# Pay Catfishing ponds on Ohio Wv border.



## dsmith_88 (Feb 6, 2005)

Hello, 

I found a website of two different pay fishing ponds, which you pay and can fish all day. The one was located on the border of Ohio and WV right near the right on the Ohio side across from Parkersburg, WV They were catching monster catfish.. The other pay ponds was also right near the border, but they it was located just across the river From Huntington, wv....I was wondering does anybody have a website and or number to contact these two pay ponds.

Thanks, 
david smith


----------



## mrfishohio (Apr 5, 2004)

Oh boy........I'll just warn you now. Most of the guys who catfish are opposed to paylakes as they get the fish from the wild. They are netted out of the OH River under KY license and also from other states. Doesn't really matter, as wherever they are obtained, they are wild fish. So, as wild fish they are a public resource & ought not be used to profit any commercial enterprise. There is no national regulation overseeing this, so each state has it's own set of laws, and it's just simply not regulated. A similar situation would exist if trophy deer were captured off public lands, then turned loose into a fenced in pen, where for a fee, you could shoot them. Same principle. Now if they were farm raised ( the fish or the deer for that matter) it wouldn't be a real problem IMHO. Maybe not sportsmanlike, but at least they wouldn't be pillaging public resources. One of those paylakes stock tons of fish every spring, about 12,000 pounds....why ?? I'll tell you why, because the fish die off and have to be replenished, otherwise, you could stock once & fish for years. Do some research in the Catfishing Forum & you will see it's a hot topic.

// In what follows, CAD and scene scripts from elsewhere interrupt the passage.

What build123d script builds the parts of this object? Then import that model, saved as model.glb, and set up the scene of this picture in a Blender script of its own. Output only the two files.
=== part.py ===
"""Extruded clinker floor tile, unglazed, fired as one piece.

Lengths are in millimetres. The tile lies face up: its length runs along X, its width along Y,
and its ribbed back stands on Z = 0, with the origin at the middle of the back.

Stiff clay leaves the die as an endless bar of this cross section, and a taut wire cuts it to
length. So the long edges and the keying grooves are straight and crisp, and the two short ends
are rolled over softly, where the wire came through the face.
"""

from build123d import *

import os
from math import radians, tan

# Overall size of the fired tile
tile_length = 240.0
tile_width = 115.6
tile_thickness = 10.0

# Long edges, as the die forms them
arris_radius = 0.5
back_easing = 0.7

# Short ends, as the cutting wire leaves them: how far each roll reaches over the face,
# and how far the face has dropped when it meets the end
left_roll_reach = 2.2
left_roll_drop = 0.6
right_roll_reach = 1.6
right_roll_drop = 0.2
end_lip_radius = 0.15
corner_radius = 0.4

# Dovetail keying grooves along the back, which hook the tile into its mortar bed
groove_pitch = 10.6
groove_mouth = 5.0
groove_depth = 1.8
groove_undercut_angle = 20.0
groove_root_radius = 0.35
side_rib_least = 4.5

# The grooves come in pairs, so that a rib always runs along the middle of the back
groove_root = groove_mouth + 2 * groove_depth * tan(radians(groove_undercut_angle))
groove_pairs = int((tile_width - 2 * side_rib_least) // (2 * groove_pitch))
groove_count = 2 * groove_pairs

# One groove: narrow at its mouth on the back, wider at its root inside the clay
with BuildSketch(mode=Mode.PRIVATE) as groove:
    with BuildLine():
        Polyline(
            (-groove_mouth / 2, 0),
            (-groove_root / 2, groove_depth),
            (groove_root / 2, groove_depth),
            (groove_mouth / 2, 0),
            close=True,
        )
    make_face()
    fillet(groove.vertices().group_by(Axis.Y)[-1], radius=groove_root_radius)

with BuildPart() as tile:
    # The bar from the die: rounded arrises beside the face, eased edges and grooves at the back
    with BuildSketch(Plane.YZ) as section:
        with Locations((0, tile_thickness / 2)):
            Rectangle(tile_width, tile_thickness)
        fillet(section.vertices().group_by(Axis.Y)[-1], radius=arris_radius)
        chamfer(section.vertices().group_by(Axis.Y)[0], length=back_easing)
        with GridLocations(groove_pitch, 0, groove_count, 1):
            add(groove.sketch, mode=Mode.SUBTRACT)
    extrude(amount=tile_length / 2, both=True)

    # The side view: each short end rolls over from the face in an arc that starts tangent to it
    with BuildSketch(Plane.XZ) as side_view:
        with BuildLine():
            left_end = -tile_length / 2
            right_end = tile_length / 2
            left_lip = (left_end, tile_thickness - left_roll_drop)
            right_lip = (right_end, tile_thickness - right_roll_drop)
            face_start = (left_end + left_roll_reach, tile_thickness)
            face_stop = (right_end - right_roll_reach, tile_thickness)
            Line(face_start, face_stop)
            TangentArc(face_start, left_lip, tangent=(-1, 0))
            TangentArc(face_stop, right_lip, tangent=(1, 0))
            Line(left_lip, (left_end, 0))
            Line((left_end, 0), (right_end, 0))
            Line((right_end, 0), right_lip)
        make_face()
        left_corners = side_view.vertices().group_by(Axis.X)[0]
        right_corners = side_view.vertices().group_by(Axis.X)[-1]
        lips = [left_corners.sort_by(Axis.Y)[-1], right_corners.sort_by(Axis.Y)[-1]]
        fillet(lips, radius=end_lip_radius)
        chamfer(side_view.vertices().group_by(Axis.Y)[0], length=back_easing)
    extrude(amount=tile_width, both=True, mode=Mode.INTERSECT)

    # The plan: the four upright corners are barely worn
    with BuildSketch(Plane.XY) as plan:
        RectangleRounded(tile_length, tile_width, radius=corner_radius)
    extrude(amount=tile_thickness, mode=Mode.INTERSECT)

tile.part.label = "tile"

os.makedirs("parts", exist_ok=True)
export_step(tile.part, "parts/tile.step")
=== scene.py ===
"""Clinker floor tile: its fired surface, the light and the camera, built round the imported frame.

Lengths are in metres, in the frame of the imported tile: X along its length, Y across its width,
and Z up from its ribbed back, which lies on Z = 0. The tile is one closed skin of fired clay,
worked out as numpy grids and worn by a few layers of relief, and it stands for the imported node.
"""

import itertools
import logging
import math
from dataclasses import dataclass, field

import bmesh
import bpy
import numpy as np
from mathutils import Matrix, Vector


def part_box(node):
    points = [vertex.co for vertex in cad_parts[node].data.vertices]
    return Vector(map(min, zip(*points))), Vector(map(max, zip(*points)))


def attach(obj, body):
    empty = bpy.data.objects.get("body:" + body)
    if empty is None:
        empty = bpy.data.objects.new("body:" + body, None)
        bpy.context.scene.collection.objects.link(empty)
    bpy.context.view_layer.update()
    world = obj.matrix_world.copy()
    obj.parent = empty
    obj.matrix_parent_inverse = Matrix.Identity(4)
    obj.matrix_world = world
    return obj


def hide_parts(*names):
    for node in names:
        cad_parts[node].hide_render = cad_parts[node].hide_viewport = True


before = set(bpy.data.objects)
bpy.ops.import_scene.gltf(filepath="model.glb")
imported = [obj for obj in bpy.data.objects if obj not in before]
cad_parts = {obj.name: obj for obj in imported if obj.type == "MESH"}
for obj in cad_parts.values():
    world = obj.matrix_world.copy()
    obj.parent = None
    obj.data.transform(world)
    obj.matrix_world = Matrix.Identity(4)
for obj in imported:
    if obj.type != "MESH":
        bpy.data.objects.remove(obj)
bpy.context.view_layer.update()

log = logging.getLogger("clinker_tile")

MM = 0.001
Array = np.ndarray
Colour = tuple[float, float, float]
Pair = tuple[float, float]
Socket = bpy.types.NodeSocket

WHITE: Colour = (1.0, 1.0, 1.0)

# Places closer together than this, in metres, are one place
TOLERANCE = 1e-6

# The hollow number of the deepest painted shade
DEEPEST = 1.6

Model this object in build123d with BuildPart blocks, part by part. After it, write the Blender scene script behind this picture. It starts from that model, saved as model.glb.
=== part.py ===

Paylakes have changed from an easy access, introductery fishing experiance to more/less a form of gambling with big pots paid for big fish. Used to be one could just go enjoy fishing for a few eater catfish, but those days are gone. It's a big business drawing folks to try for a trophy fish-of-a-lifetime, trapped in a pond, like shooting fish in a barrel. The fish are penned in, not in a natural environment, no structure, etc. Fishing for them is not the same as learning how to catch them in the wild. Much better to save up some $$ and hire a guide in the Cumberland or James rivers.


----------



## Fishyguy (Apr 10, 2004)

This is definately the wrong site to bring up paylakes. This is a fishing site. That is not fishing!!


----------



## atrkyhntr (May 31, 2004)

You may want to stay away from that topic...


----------



## misfit (Apr 5, 2004)

i won't add another speech or warning to the above,but will agree that you'll receive a lot of negative feedback on the subject here.i'm not into those "big cat" paylakes either,but to each his own,whether it's my preference or not.
i am however,confused as to why that is the subject of your very first post,in which you start with


> I found a website of two different pay fishing ponds, which you pay and can fish all day


 and end with


> ....I was wondering does anybody have a website and or number to contact these two pay ponds


 if you already found the websites(which have the info you ask for),why do you then ask if anyone here has the same info?


----------



## mrfishohio (Apr 5, 2004)

Good point Rick, I was wondering the same thing. I figured I'd just take the bait & bite with an informative opinion on paylakes. I know many people fish them without considering the downside as to where those huge fish actually come from. Also no one questions why they have to keep stocking so many tons of fish. 
I just don't know how they are allowed to gamble either ?? It's not a registered charity, same with all tournaments that have a payoff. I guess actually, it's a form of gambling.


----------



## DaleM (Apr 5, 2004)

People, remember we all have our own opinions about these lakes. I won't take sides here but will say this, some people enjoy fishing these places for the ease of catching bigger fish. Some are totally against this type of fishing. Respect others here guys. If you are against it then please don't post it here. Ignore the thread and move on. The original post was just an information post and wasn't intended to start anything. 
We will be watching this close and WILL close it if problems start. Keep it nice.


----------



## dsmith_88 (Feb 6, 2005)

I used to get out and fish the rivers, ponds, and lakes in the wild. However unfortunately I had a skiing accident, which left me paralyzed. I love to fish, but there are very few places which I can get to and fish, and the ones that I can always seem to over fished. I seem to only get to fish a few times a year if that, take for instance last summer I was on bed rest from March until October, and then I could only get out of bed for a little bit at a time. 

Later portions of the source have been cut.